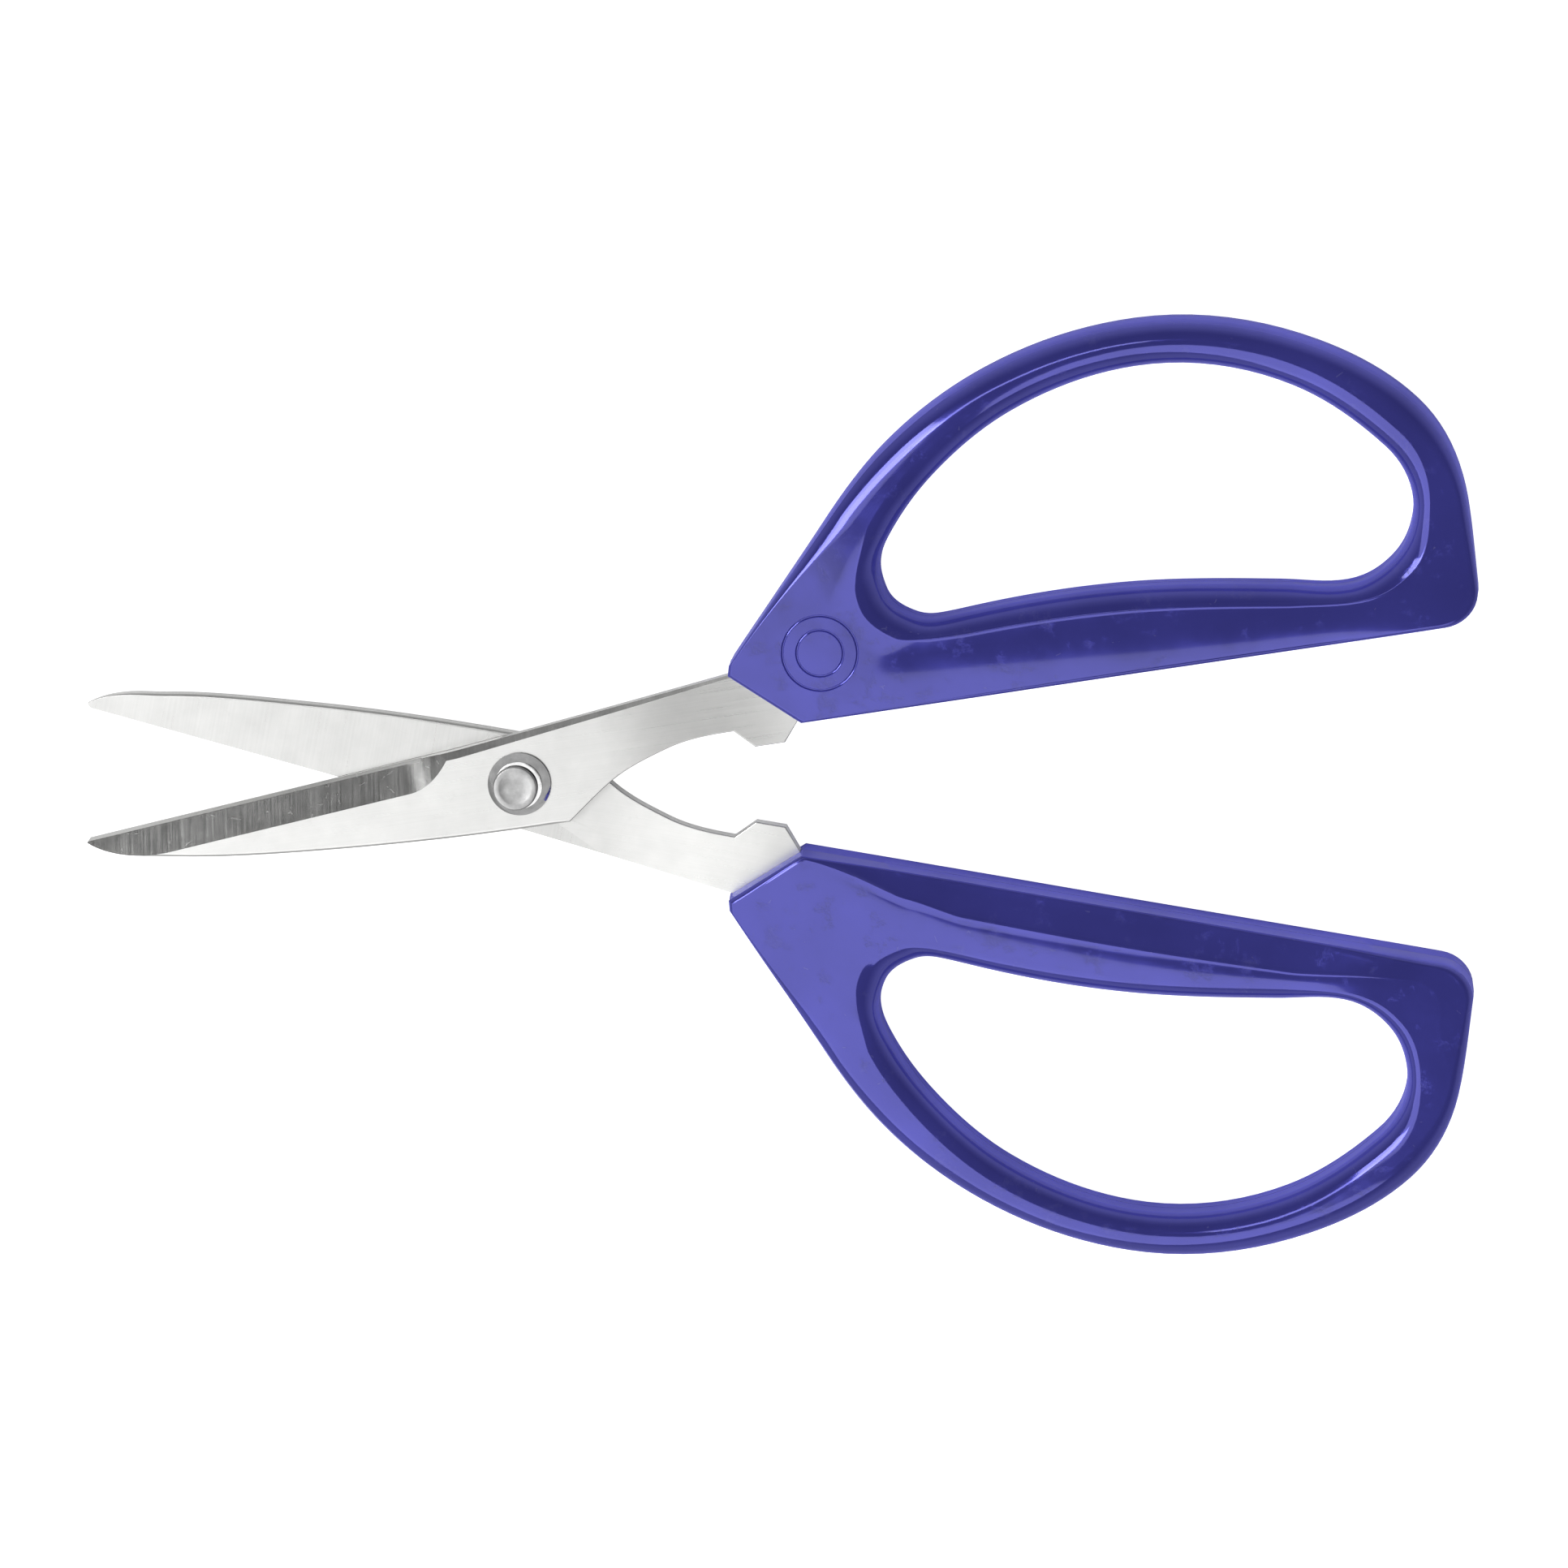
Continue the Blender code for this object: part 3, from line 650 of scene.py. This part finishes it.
def face_height(s, width, face):
    """Height of a face above the parting plane at a distance from the finger hole."""
    fillet, depth, crease, crown, slope, drop, edge, edge_depth, bead = face
    level = HALF_HANDLE - crown
    if s < fillet:
        stop = math.pi / 2 - crease
        turn = math.acos(1 - s / fillet * (1 - math.cos(stop)))
        height = level - depth * (1 - math.sin(turn) / math.sin(stop))
    elif s < width - slope:
        u = (s - fillet) / (width - slope - fillet)
        height = level + crown * (1 - (2 * u - 1) ** 2)
    elif s < width - edge:
        height = level - drop * (s - width + slope) / (slope - edge)
    else:
        over = min(1, (s - width + edge) / edge)
        height = level - drop - edge_depth * (1 - math.sqrt(1 - over * over))
    for place, rise in ((fillet, bead), (width - slope, drop * RIDGE_RISE)):
        near = abs(s - place) / BEAD_REACH
        if near < 1:
            height += rise * (1 - near * near) ** 2
    return height


def face_line(width, drawn):
    """One face's points as (distance from the hole, height), from the hole outwards."""
    face = [size * MM for size in drawn]
    face[2] = math.radians(drawn[2])
    room = width / (face[0] + max(face[4], face[6]))
    if room < 1:
        for k in (0, 4, 6):
            face[k] *= room
    fillet, slope, edge = face[0], face[4], face[6]
    inner = fillet - min(BEAD_REACH, 0.3 * fillet)
    outer = min(fillet + BEAD_REACH, fillet + 0.3 * max(0, width - slope - fillet))
    places = [
        inner * (1 - math.cos(math.pi / 2 * k / FILLET_STEPS)) for k in range(FILLET_STEPS)
    ]
    places += [inner + (outer - inner) * k / BEAD_STEPS for k in range(BEAD_STEPS)]
    ridge = width - slope
    before = max(ridge - BEAD_REACH, ridge - 0.3 * max(0, ridge - outer))
    after = min(ridge + BEAD_REACH, ridge + 0.3 * (slope - edge))
    places += [outer + (before - outer) * k / FLAT_STEPS for k in range(FLAT_STEPS)]
    places += [before + (after - before) * k / BEAD_STEPS for k in range(BEAD_STEPS)]
    places += [after + (width - edge - after) * k / SLOPE_STEPS for k in range(SLOPE_STEPS)]
    places += [
        width - edge * math.cos(math.pi / 2 * k / EDGE_STEPS) for k in range(EDGE_STEPS + 1)
    ]
    line = [[s, face_height(s, width, face)] for s in places]
    line[0][0] = line[0][1] * DRAFT
    line[-1][0] = width - line[-1][1] * DRAFT
    return line


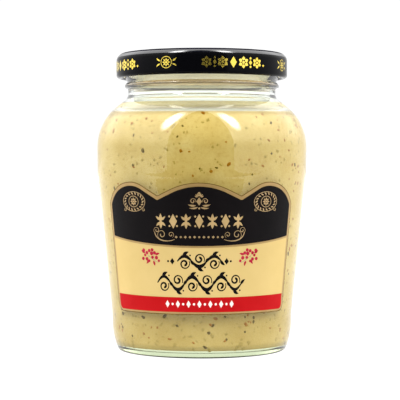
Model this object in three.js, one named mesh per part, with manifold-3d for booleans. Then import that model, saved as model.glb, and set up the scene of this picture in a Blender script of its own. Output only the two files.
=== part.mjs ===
// A glass jar of grainy mustard with a twist-off metal lid and a wrap-round front label.
// Millimetres, +Z up. The jar stands on z = 0 with its axis on Z, and the label faces -Y.

import * as THREE from 'three';
import { mergeVertices } from 'three/addons/utils/BufferGeometryUtils.js';
import Module from 'manifold-3d';

const wasm = await Module();
wasm.setup();

const degrees = Math.PI / 180;
const point = (radius, height) => new THREE.Vector2(radius, height);

// Underside of the glass: a flat contact ring round a shallow hollow
const ringInner = 27.6;
const ringOuter = 31.3;
const hollowRise = 1.0;
const hollowEdgeRise = 0.6;
const hollowEdgeWidth = 2.2;

// Glass body: a bowed heel, a straight tapered label panel and a round shoulder
const heelCorner = 1.4;
const heelCornerTurn = 70;
const heelRadius = 34.65;
const heelHeight = 11.5;
const heelBow = 28.5;
const panelBottom = { radius: 34.75, height: 14.5 };
const panelTop = { radius: 39.85, height: 65.9 };
const panelStep = { radius: 40.2, height: 67.5 };
const bodyRadius = 40.4;
const bodyHeight = 77.7;
const shoulderBow = 20.5;
const shoulderTurn = 45;
const shoulderPitch = 0.81;

// Neck, bead and the threaded finish that the lid screws on
const neckRadius = 28.4;
const neckStart = 98.6;
const neckRootWidth = 1.3;
const beadHeight = 101.4;
const beadBase = 28.6;
const beadRadius = 1.15;
const finishRadius = 29.6;
const finishStart = 104.6;
const rimTop = 112.7;
const rimRounding = 1.2;
const threadStarts = 4;
const threadRadius = 1.3;
const threadHeight = 108.6;
const threadRise = 1.6;
const threadTurn = 64;

// Inside of the glass, whose wall thins from the shoulder to a ledge at the neck's root
const wall = 2.9;
const boreRadius = 27.0;
const boreStart = 98.0;
const neckLedge = point(30.1, 94.0);
const shoulderRun = 1.5;
const floorHeight = 2.2;
const floorCrown = 1.2;
const floorCorner = 3.2;

// Mustard
const clearance = 0.3;
const fillHeight = 89.8;
const fillWaveHeight = 0.45;
const fillWaveX = 5.1;
const fillWaveY = 6.3;

// Lid: a raised channel round a lower panel with a safety button, and a rolled lower edge
const lidRadius = 32.9;
const lidBottom = 104.3;
const lidTop = 113.9;
const lidCorner = 2.9;
const lidSheet = 0.6;
const curlRadius = 1.2;
const curlTurn = 225;
const channelInner = 26.3;
const panelRadius = 24.9;
const panelDrop = 1.0;
const buttonRadius = 10.5;
const buttonSlope = 1.0;
const buttonDrop = 0.4;
const lugRadius = 0.9;
const lugReach = 30.9;
const lugTurn = 22;

// Label, measured along the glass: a printed field inside an even border
const labelThickness = 0.3;
const labelBorder = 1.45;
const labelFieldHalf = 39.75;
const labelBottom = 16.4;
const labelCorner = 3.6;
const labelWrapRadius = 39.3;
const archTop = 63.15;
const archRadius = 23.4;
const archTurn = 25;
const lobeTop = 63.4;
const lobeOffset = 27.3;
const lobeInnerRadius = 9.3;
const lobeInnerTurn = 30;
const lobeOuterRadius = 14.5;

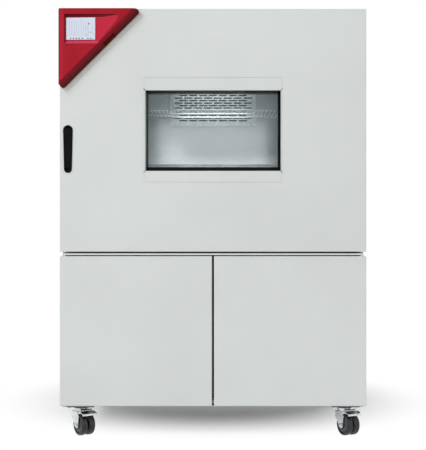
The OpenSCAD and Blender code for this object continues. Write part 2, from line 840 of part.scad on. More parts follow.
// Impeller of the circulation fan on its shaft
module circulation_fan() {
    y0 = baffle_y + liner_t + 12;
    r = impeller_d / 2;
    inner_r = r * 0.55;
    blade_t = 2;
    color(steel) {
        rod_y(0, fan_z, y0 + impeller_w - 2, y0 + impeller_w, r);
        difference() {
            rod_y(0, fan_z, y0, y0 + 2, r);
            rod_y(0, fan_z, y0 - eps, y0 + 3, inner_r + 6);
        }
        extrude_y(y0 + 2, y0 + impeller_w - 2) for (i = [0 : impeller_n - 1]) {
            translate([0, fan_z]) rotate(i * 360 / impeller_n) intersection() {
                translate([r * 0.78, r * 0.42]) difference() {
                    circle(r = r * 0.5);
                    circle(r = r * 0.5 - blade_t);
                }
                polygon([[inner_r, -r * 0.35], [r * 0.97, -r * 0.3], [r * 0.97, r * 0.1], [inner_r, r * 0.1]]);
            }
        }
        rod_y(0, fan_z, y0 + impeller_w - 24, y0 + impeller_w - 2, shaft_d / 2 + 8);
        rod_y(0, fan_z, y0 + impeller_w, insul_y + 69, shaft_d / 2);
    }
}

// Fixed hinge brackets: two for the chamber door and four for the service doors
module pin_arm(x, y, root_y, r, z0, t) {
    translate([x, y, z0]) cylinder(h = t, r = r);
    slab(x - r, x + r, y, root_y, z0, z0 + t);
}

module hinge_brackets() {
    arm_r = 12;
    bush_r = hinge_d / 2;
    color(zinc) {
        pin_arm(hinge_x, hinge_y, collar_y, arm_r, roof_z - hinge_t, hinge_t);
        slab(hinge_x - 18, hinge_x + 15, collar_y - leg_t, collar_y, roof_z - 60, roof_z);
        translate([hinge_x, hinge_y, notch_z - 30]) cylinder(h = roof_z - hinge_t - notch_z + 30, r = bush_r);
        pin_arm(hinge_x, hinge_y, collar_y, arm_r, deck_z, leg_t);
        slab(hinge_x - 18, hinge_x + 15, collar_y - leg_t, collar_y, deck_z, deck_z + 50);
        translate([hinge_x, hinge_y, deck_z + leg_t]) {
            cylinder(h = deck_gap - leg_t - slip, r = bush_r + 3);
            cylinder(h = 38, r = bush_r);
        }
    }
    for (s = [-1, 1]) {
        color(zinc) service_lug(s * service_axis_x, service_z - slip - lug_t, service_z - slip);
        color(zinc) service_lug(s * service_axis_x, service_z + service_h + slip, service_z + service_h - pin_l + slip);
    }
}

// Hinge lug of a service door: an arm off the cabinet's front with a pin that enters the door
module service_lug(x, arm_z, pin_z) {
    lug_r = 7;
    pin_arm(x, service_axis_y, cabinet_y, lug_r, arm_z, lug_t);
    translate([x, service_axis_y, pin_z]) cylinder(h = pin_l, r = service_pin_d / 2);
}

// Keeper behind the collar that the latch nose hooks into
module latch_keeper() {
    lip_x = latch_x + neck_w / 2 + nose_reach + 0.4;
    x0 = keeper_x - keeper_w / 2;
    x1 = keeper_x + keeper_w / 2;
    z0 = latch_z - keeper_h / 2;
    z1 = latch_z + keeper_h / 2;
    color(zinc) difference() {
        slab(x0 - keeper_t, x1 + keeper_t, collar_y + sheet_t, collar_y + 30, z0 - keeper_t, z1 + keeper_t);
        slab(x0, x1, collar_y, collar_y + 30 - keeper_t, z0, z1);
    }
    color(zinc) slab(lip_x, x1, collar_y, nose_y - 1, latch_z - neck_h / 2, latch_z + neck_h / 2);
}

// Hermetic compressor on its foot plate
compressor_x = 258.5 - side_x;
compressor_y = 130;

module compressor() {
    r = compressor_d / 2;
    foot_z = floor_z + sheet_t;
    color([0.16, 0.17, 0.18]) {
        translate([compressor_x, compressor_y, 0]) {
            translate([0, 0, foot_z + 18]) rotate_extrude() polygon([[0, 0], [r * 0.7, 0], [r * 0.92, 14], [r, 34],
                [r, compressor_h * 0.48], [r + 4, compressor_h * 0.48], [r + 4, compressor_h * 0.52], [r, compressor_h * 0.52],
                [r, compressor_h - 50], [r * 0.93, compressor_h - 28], [r * 0.72, compressor_h - 12],
                [r * 0.4, compressor_h], [0, compressor_h]]);
            slab(-r - 12, r + 12, -r - 6, r + 6, foot_z + 14, foot_z + 18);
            for (sx = [-1, 1], sy = [-1, 1]) {
                translate([sx * r, sy * (r - 6), foot_z]) cylinder(h = 14, r = 11);
            }
            slab(-30, 30, -r - 34, -r + 12, foot_z + 90, foot_z + 160);
        }
    }
}

// Condenser behind the rear grille
condenser_x = vent_x - condenser_w / 2;
condenser_y = web_y - 62;
condenser_dep = 50;
condenser_z = vent_z + (vent_h - condenser_h) / 2;
condenser_mid = condenser_z + condenser_h / 2;

module condenser() {
    color(zinc) translate([condenser_x, condenser_y, condenser_z]) {
        finned_coil(condenser_w, condenser_h, condenser_dep, 12, 8);
    }
    for (x = [condenser_x + 20, condenser_x + condenser_w - 60]) {
        color(zinc) slab(x, x + 40, condenser_y, condenser_y + condenser_dep, floor_z + sheet_t, condenser_z);
    }
}

// Shroud that guides the air from the fan through the condenser
shroud_d = 70;

module condenser_shroud() {
    r = condenser_fan_d / 2 + 6;
    y0 = condenser_y - shroud_d;
    mount_r = 34;
    color(black) {
        difference() {
            slab(condenser_x, condenser_x + condenser_w, y0, condenser_y, condenser_z, condenser_z + condenser_h);
            slab(condenser_x + 2, condenser_x + condenser_w - 2, y0 + 3, condenser_y + eps,
                condenser_z + 2, condenser_z + condenser_h - 2);
            rod_y(vent_x, condenser_mid, y0 - eps, y0 + 4, r);
        }
        difference() {
            union() {
                slab(vent_x - r - 8, vent_x + r + 8, y0 - 4, y0, condenser_mid - 8, condenser_mid + 8);
                bell_mouth(r, y0);
                rod_y(vent_x, condenser_mid, y0 - 60, y0, mount_r);
            }
            rod_y(vent_x, condenser_mid, y0 - 30, y0 + eps, 6 + fit);
        }
    }
}

// Flared inlet ring on the face of the shroud
module bell_mouth(r, y) {
    lip = 10;
    wall = 1.5;
    translate([vent_x, y, condenser_mid]) rotate([90, 0, 0]) rotate_extrude() translate([r, 0]) difference() {
        square([lip + wall, lip + wall]);
        translate([lip + wall, 0]) circle(r = lip);
    }
}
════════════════
Reproduce exactly, please, only the lines from the start of the data above to the line that contains "return height", with both ends kept.

→ Solution
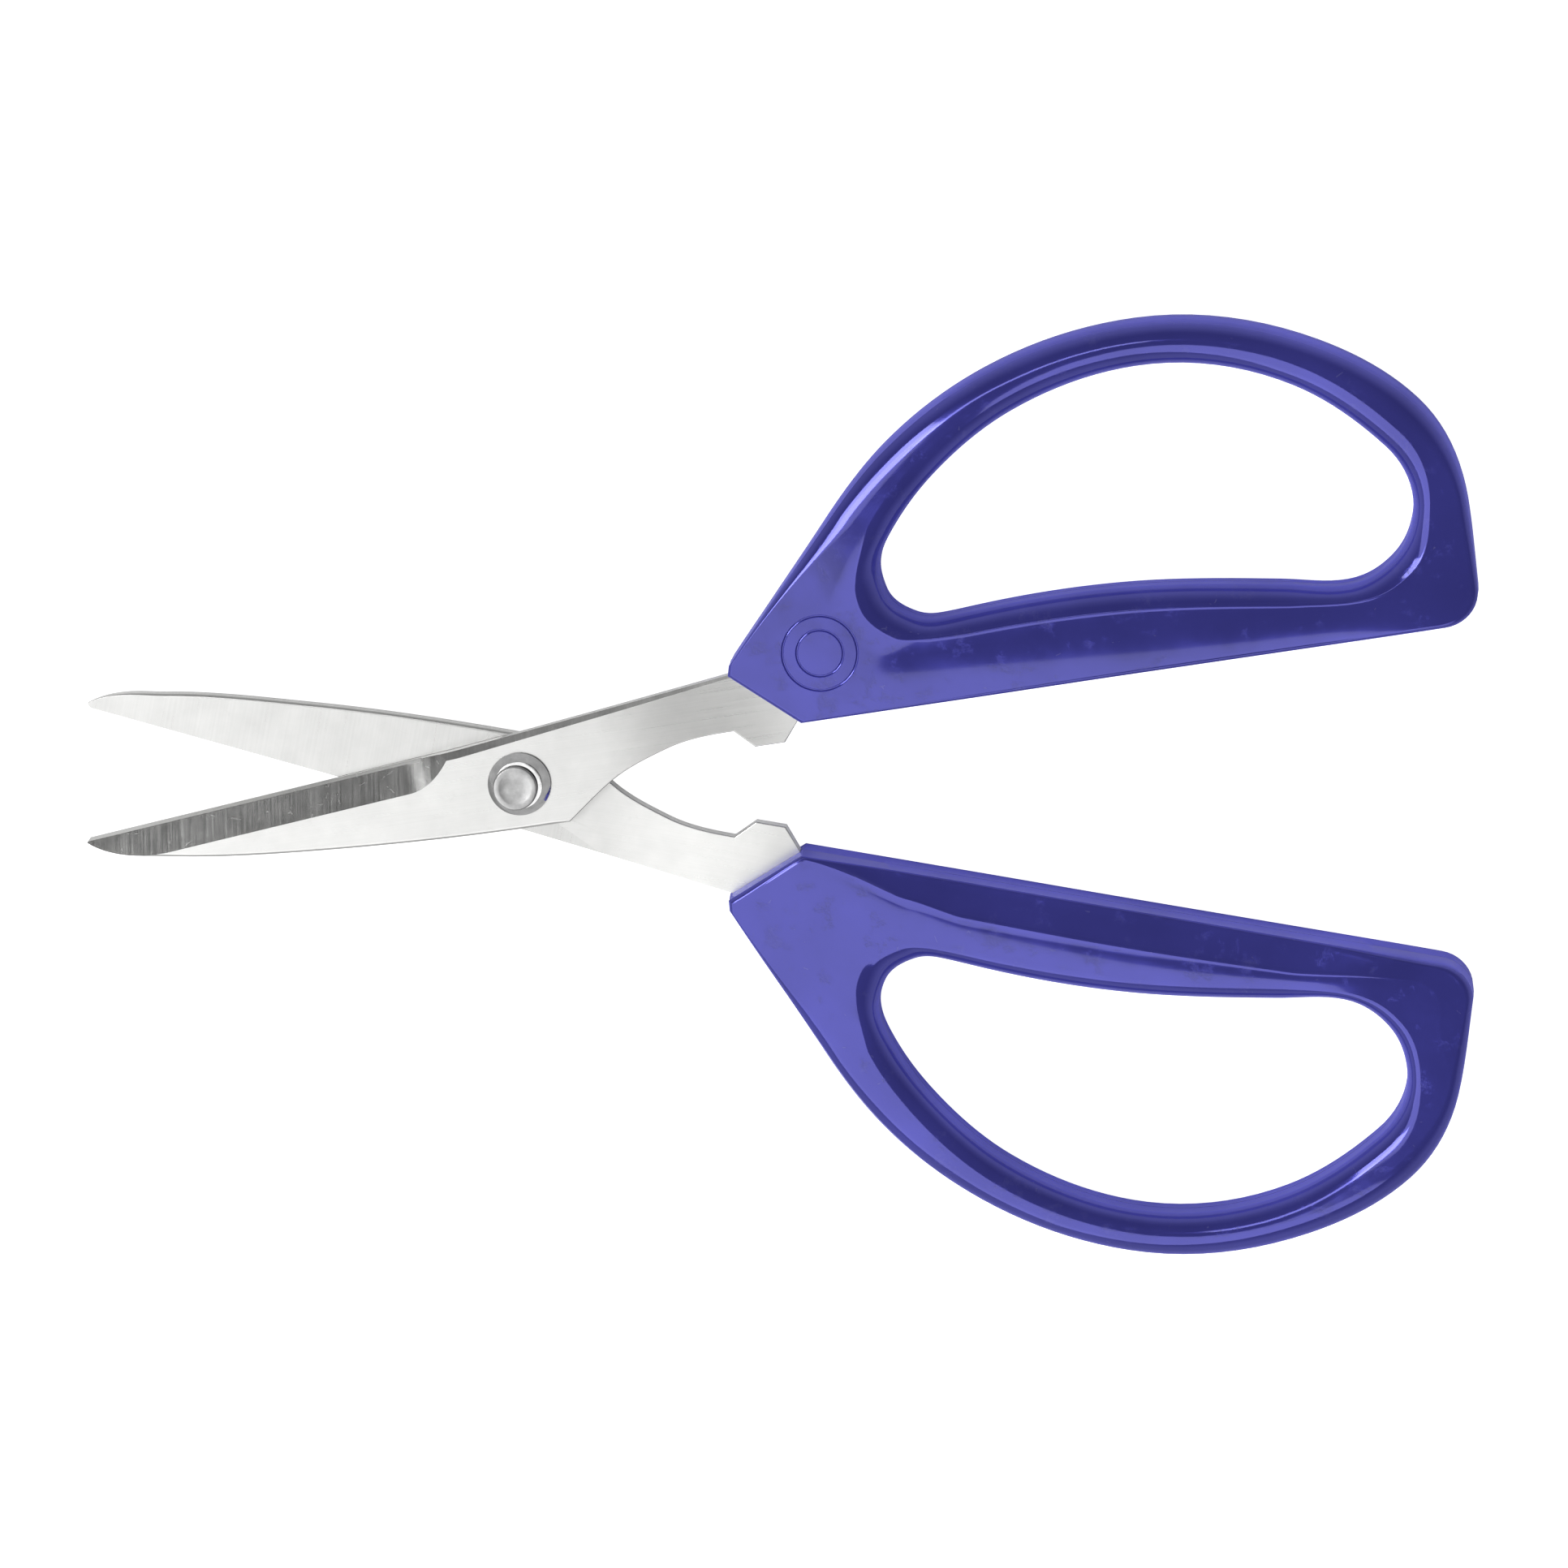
Continue the Blender code for this object: part 3, from line 650 of scene.py. This part finishes it.
def face_height(s, width, face):
    """Height of a face above the parting plane at a distance from the finger hole."""
    fillet, depth, crease, crown, slope, drop, edge, edge_depth, bead = face
    level = HALF_HANDLE - crown
    if s < fillet:
        stop = math.pi / 2 - crease
        turn = math.acos(1 - s / fillet * (1 - math.cos(stop)))
        height = level - depth * (1 - math.sin(turn) / math.sin(stop))
    elif s < width - slope:
        u = (s - fillet) / (width - slope - fillet)
        height = level + crown * (1 - (2 * u - 1) ** 2)
    elif s < width - edge:
        height = level - drop * (s - width + slope) / (slope - edge)
    else:
        over = min(1, (s - width + edge) / edge)
        height = level - drop - edge_depth * (1 - math.sqrt(1 - over * over))
    for place, rise in ((fillet, bead), (width - slope, drop * RIDGE_RISE)):
        near = abs(s - place) / BEAD_REACH
        if near < 1:
            height += rise * (1 - near * near) ** 2
    return height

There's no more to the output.